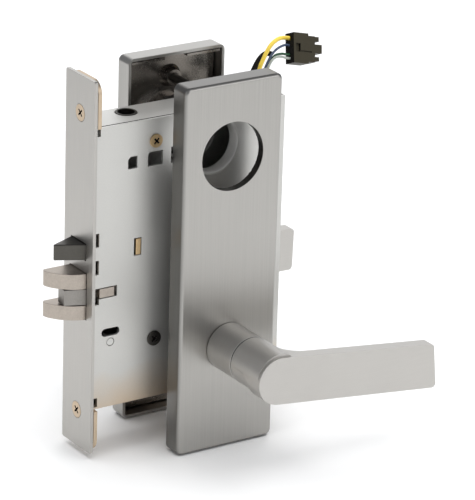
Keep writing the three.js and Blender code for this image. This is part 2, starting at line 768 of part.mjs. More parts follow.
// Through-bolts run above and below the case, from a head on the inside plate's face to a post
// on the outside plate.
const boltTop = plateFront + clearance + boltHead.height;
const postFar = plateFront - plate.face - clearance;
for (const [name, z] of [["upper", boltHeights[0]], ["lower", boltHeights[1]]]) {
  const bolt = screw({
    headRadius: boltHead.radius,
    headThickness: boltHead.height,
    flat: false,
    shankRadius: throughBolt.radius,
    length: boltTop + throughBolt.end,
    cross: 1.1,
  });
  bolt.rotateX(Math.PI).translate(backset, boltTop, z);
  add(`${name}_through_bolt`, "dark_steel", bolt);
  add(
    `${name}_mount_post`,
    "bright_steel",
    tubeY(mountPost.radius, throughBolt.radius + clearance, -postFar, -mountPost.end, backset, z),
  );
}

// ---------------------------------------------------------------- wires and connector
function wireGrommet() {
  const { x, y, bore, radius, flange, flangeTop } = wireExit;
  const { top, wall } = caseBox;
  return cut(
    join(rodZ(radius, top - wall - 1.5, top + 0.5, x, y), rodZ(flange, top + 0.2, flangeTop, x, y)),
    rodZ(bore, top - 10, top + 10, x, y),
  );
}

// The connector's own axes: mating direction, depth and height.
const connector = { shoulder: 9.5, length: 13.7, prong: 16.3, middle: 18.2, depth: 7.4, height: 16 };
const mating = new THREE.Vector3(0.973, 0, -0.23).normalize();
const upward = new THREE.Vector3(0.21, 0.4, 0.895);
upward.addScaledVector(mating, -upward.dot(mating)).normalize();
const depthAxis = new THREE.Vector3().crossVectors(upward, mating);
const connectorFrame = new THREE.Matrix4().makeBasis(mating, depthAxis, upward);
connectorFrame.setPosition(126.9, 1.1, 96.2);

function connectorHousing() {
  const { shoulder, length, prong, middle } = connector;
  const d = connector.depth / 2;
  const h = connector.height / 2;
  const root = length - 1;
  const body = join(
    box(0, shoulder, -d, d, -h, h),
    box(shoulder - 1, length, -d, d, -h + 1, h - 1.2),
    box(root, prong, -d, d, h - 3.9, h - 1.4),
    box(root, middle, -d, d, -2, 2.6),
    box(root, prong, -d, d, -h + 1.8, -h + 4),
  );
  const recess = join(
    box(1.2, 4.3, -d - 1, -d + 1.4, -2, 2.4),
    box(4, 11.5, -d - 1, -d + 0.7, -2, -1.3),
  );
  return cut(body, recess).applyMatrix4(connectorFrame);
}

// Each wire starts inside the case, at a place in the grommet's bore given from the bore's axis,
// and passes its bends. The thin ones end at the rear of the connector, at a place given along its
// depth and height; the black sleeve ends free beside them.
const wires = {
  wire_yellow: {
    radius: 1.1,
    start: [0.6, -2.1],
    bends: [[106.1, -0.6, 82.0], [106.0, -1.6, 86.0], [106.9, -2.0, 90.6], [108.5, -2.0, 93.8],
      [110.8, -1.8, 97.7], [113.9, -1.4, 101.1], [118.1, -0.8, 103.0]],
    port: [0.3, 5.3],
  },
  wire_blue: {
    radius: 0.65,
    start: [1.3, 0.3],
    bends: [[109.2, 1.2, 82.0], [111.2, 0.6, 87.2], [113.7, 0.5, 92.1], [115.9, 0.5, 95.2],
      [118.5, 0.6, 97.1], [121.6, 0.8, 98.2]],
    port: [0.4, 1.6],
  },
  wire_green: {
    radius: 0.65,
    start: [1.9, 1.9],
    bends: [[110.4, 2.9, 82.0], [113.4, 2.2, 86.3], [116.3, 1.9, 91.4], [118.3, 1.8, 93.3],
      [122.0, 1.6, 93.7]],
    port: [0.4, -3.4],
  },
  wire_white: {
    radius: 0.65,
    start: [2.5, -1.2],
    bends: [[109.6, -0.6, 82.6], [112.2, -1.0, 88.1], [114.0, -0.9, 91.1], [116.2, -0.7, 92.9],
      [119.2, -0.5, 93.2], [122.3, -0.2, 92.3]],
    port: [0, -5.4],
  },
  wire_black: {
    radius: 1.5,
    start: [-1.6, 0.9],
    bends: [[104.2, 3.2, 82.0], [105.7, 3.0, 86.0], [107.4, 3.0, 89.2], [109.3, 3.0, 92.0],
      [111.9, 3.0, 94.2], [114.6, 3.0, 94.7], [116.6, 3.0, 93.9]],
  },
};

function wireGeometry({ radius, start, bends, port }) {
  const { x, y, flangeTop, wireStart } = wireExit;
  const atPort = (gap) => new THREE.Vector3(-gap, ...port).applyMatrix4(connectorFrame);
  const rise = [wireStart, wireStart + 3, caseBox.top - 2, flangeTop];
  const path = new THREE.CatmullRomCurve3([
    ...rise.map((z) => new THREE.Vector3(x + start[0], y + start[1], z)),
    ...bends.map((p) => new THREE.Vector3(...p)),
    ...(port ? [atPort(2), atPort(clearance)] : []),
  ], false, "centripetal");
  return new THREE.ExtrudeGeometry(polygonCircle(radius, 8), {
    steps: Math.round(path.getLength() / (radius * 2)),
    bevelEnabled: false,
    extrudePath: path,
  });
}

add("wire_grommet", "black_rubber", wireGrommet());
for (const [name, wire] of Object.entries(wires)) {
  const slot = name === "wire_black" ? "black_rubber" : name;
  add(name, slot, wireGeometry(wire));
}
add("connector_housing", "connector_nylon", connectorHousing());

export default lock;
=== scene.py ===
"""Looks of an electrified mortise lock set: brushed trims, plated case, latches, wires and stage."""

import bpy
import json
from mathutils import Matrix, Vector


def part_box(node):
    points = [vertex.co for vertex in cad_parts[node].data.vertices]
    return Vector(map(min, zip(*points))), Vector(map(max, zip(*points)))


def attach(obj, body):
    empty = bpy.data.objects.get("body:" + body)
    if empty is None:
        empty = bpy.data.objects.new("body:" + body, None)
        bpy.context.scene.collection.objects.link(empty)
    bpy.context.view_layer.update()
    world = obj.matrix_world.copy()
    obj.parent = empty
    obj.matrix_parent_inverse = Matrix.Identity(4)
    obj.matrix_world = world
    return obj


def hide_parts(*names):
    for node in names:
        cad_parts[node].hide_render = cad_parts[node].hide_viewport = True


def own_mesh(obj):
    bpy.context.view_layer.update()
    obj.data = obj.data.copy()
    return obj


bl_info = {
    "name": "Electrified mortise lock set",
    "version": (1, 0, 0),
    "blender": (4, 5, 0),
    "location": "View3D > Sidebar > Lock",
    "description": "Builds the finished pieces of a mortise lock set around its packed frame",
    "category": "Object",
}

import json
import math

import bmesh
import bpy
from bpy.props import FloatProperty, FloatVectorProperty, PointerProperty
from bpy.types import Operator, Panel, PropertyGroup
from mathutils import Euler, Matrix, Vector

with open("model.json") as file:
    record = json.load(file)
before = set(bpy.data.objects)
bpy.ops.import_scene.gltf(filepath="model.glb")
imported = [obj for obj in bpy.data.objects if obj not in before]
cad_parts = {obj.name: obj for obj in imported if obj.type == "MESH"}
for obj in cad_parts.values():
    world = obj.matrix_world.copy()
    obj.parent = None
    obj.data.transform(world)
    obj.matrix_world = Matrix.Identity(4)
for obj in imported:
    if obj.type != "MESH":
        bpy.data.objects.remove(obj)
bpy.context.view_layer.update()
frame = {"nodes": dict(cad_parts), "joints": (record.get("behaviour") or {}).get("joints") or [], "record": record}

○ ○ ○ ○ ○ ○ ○

Given instruction: Transcribe exactly, and only, the lines beginning at the line containing "start, bends, port" and ending at the line containing "for node in", both inclusive.

Problem solution:
function wireGeometry({ radius, start, bends, port }) {
  const { x, y, flangeTop, wireStart } = wireExit;
  const atPort = (gap) => new THREE.Vector3(-gap, ...port).applyMatrix4(connectorFrame);
  const rise = [wireStart, wireStart + 3, caseBox.top - 2, flangeTop];
  const path = new THREE.CatmullRomCurve3([
    ...rise.map((z) => new THREE.Vector3(x + start[0], y + start[1], z)),
    ...bends.map((p) => new THREE.Vector3(...p)),
    ...(port ? [atPort(2), atPort(clearance)] : []),
  ], false, "centripetal");
  return new THREE.ExtrudeGeometry(polygonCircle(radius, 8), {
    steps: Math.round(path.getLength() / (radius * 2)),
    bevelEnabled: false,
    extrudePath: path,
  });
}

add("wire_grommet", "black_rubber", wireGrommet());
for (const [name, wire] of Object.entries(wires)) {
  const slot = name === "wire_black" ? "black_rubber" : name;
  add(name, slot, wireGeometry(wire));
}
add("connector_housing", "connector_nylon", connectorHousing());

export default lock;
=== scene.py ===
"""Looks of an electrified mortise lock set: brushed trims, plated case, latches, wires and stage."""

import bpy
import json
from mathutils import Matrix, Vector


def part_box(node):
    points = [vertex.co for vertex in cad_parts[node].data.vertices]
    return Vector(map(min, zip(*points))), Vector(map(max, zip(*points)))


def attach(obj, body):
    empty = bpy.data.objects.get("body:" + body)
    if empty is None:
        empty = bpy.data.objects.new("body:" + body, None)
        bpy.context.scene.collection.objects.link(empty)
    bpy.context.view_layer.update()
    world = obj.matrix_world.copy()
    obj.parent = empty
    obj.matrix_parent_inverse = Matrix.Identity(4)
    obj.matrix_world = world
    return obj


def hide_parts(*names):
    for node in names:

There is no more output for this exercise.